By 7:00 I was getting kind of cold and hungry, so I stopped off at a little restaurant. Afterwards I was ready to give up, but I thought I would just take one more look. I decided to expand my searched territory in a new direction. And lo and behold, there was the house!! Hallelujah! Only three hours of searching...
Behind the Daibutsu, there is a hole carved in one of the pillars supporting the building. Apparently if you can climb through the hole, you are on the road to enlightenment. As I passed, a middle-aged man was well on the road to enlightenment, with a little help from his family who were tugging with all of their might. I took a look at the hole and it looked a little doubtful. But I thought, what the heck, and I plunged in. Somehow I went straight through without any trouble, much to my surprise and the consternation of the guy who went before me. Later I heard that the hole is supposed to be just the size of the Daibutsu's nostril, which makes for an interesting metaphor.
While I was at the temple, I thought I'd get my fortune told by shaking this box of sticks until one pops out (omikuji). I'd never done it before, but a lot of my friends had, and invariably ended up with fortunes such as "No. 17 -- Excellent Luck" or "No. 23 -- Outstanding Luck" or "No. 42 -- Damn Fine Luck". I figured that all of the fortunes must be good, so why not cheer myself up with a good fortune. Boy was I in for a surprise:
No. 38 -- Unsatisfactory General Explanation: Be moderate in everything. You'll have many misfortunes, but if you believe in Buddha and the gods, you will have good luck. Illness: In the majority of cases, health will be recovered completely. Lawsuit: It will not go well easily. Trade: Refrain from buying and selling. Travel: Good. A Person For Whom You Wait: Look for that person not to come. A Lost Thing: It will not be found easily. Competition: You'll lose.Well, at least travel was good. And I can't deny that the house that I had lost last night sure as heck wasn't found easily...
As I left the Daibutsu, a whole horde of school tours swarmed into the place. I just got out in time! I looked around at some of the other temples, but since I'd seen so many already I decided not to go in. Instead I took a walk through Nara Park, which was pretty peaceful. The only problem is that I came out of the park a long way from where I had started, so I was kind of in the middle of nowhere.
I started keeping my eyes open for a place to get some lunch, as I meandered through the back streets of Nara. As usual, it was pretty tough to find a place that had something vegetarian. Then, on this one particularly insignificant back street, I saw a restaurant with a small sign saying "Vegetarian restaurant". I was blown away... never in all my time in Japan have I seen such a thing as a vegetarian restaurant! I'd heard that there were a couple, mostly serving Buddhist food at outrageous prices. But this place, with its interior filled with strange artifacts and instruments, and new-age music playing softly in the background, could have been right out of Vancouver! Once again my serendipitous approach to travel took me to a place I wouldn't have found otherwise...

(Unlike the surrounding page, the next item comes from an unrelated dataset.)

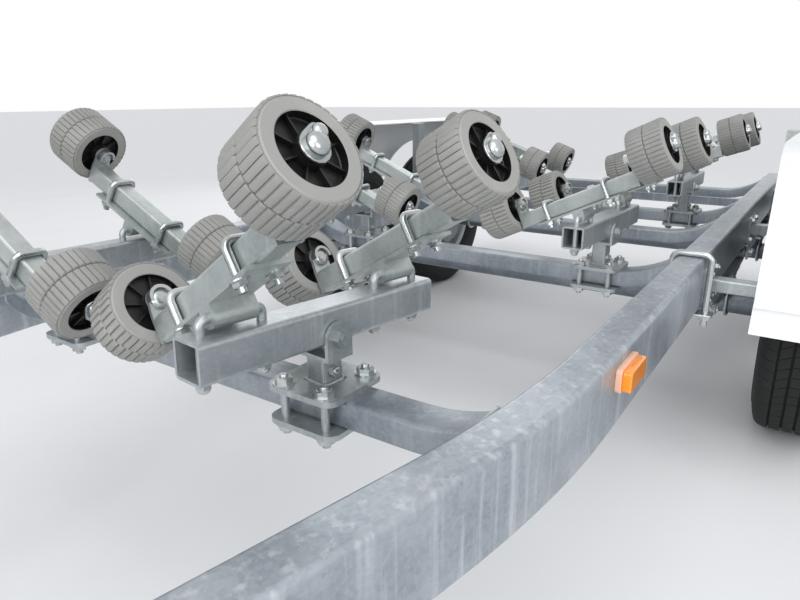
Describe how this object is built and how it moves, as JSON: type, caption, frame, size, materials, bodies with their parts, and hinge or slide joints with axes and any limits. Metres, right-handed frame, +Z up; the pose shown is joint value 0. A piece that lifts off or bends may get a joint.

After a great lunch, I walked back to the main shopping area of Nara and picked up some souvenirs for some people back home. For some reason, parody T-shirts seemed to be all the rage in the souvenir shops. The shirts had famous corporate logos with Japanese puns made out of the name. For instance, there were numerous puns made out of the "Adidas" logo... such as aki desu (it's autumn), with the logo turning red. Then there was a dripping Nike logo that said Daeki (saliva). Also prominently displayed in many shops was this very bizarre "NO FUCKING" T-shirt, using a no-parking motif with a rather explicit pictograph. I was half-tempted to wait around and see what kind of people would buy such a thing...
After picking up some souvenirs, I went back to Kyoto. This time I had no difficulty whatsoever finding Roz's house.
I'd visited Tokyo's equivalent area, Akihabara, many times, and to be sure Den-Den Town was quite similar. Like Akihabara, they had girls dressed in strange outfits calling out for customers to enter their store and handing out pamphlets. But they also had one thing I hadn't seen before: short parades of people walking and advertising. First I saw the Sony group; 3 or 4 girls in shiny purple outfits with lots of balloons. Even stranger was the Toshiba group, all in extremely weird costumes. This one guy had a huge conical old-man wig with flowing white hair and was playing the sax, and the drummer was similarly decked out in bright colours. Seeing this crew walking by, with wafts of "Santa Claus is Comin' To Town" blaring out was just plain weird. Adding to the surreal effect was an enormous wireframe fly perched on top of one of the buildings.
After I'd had enough of Den-Den Town (and splurged my leftover travel budget on a few items that were cheaper than in Tokyo), I went back and hopped on the Shinkansen home. But, oh, what a disappointment it was! From Osaka to Tokyo takes 3 hours and 45 minutes -- quite fast. But something was wrong with the Shinkansen that day, because we chugged along at pathetic speeds, stopping frequently for the last 10 km, and arrived a whole hour and 45 minutes late! Normally the trains are accurate to within a few seconds, so something must have gone seriously wrong. In fact, the delay made the evening news that night...
All in all, I thought it was a pretty good trip. The weather could have been better, but the fall colours were great and at least it wasn't too hot or too cold. I saw a lot of different aspects of Japanese culture and history, and had fun! You may have caught me using a lot of adjectives such as "strange" and "weird", but that's just part of making contact with a different culture. I'm sure to some people shiny purple suits and temples with cherries on top are the most natural thing in the world. Anways, anyone who's staying in Japan for a while should definitely jump at the chance to see different parts of the country.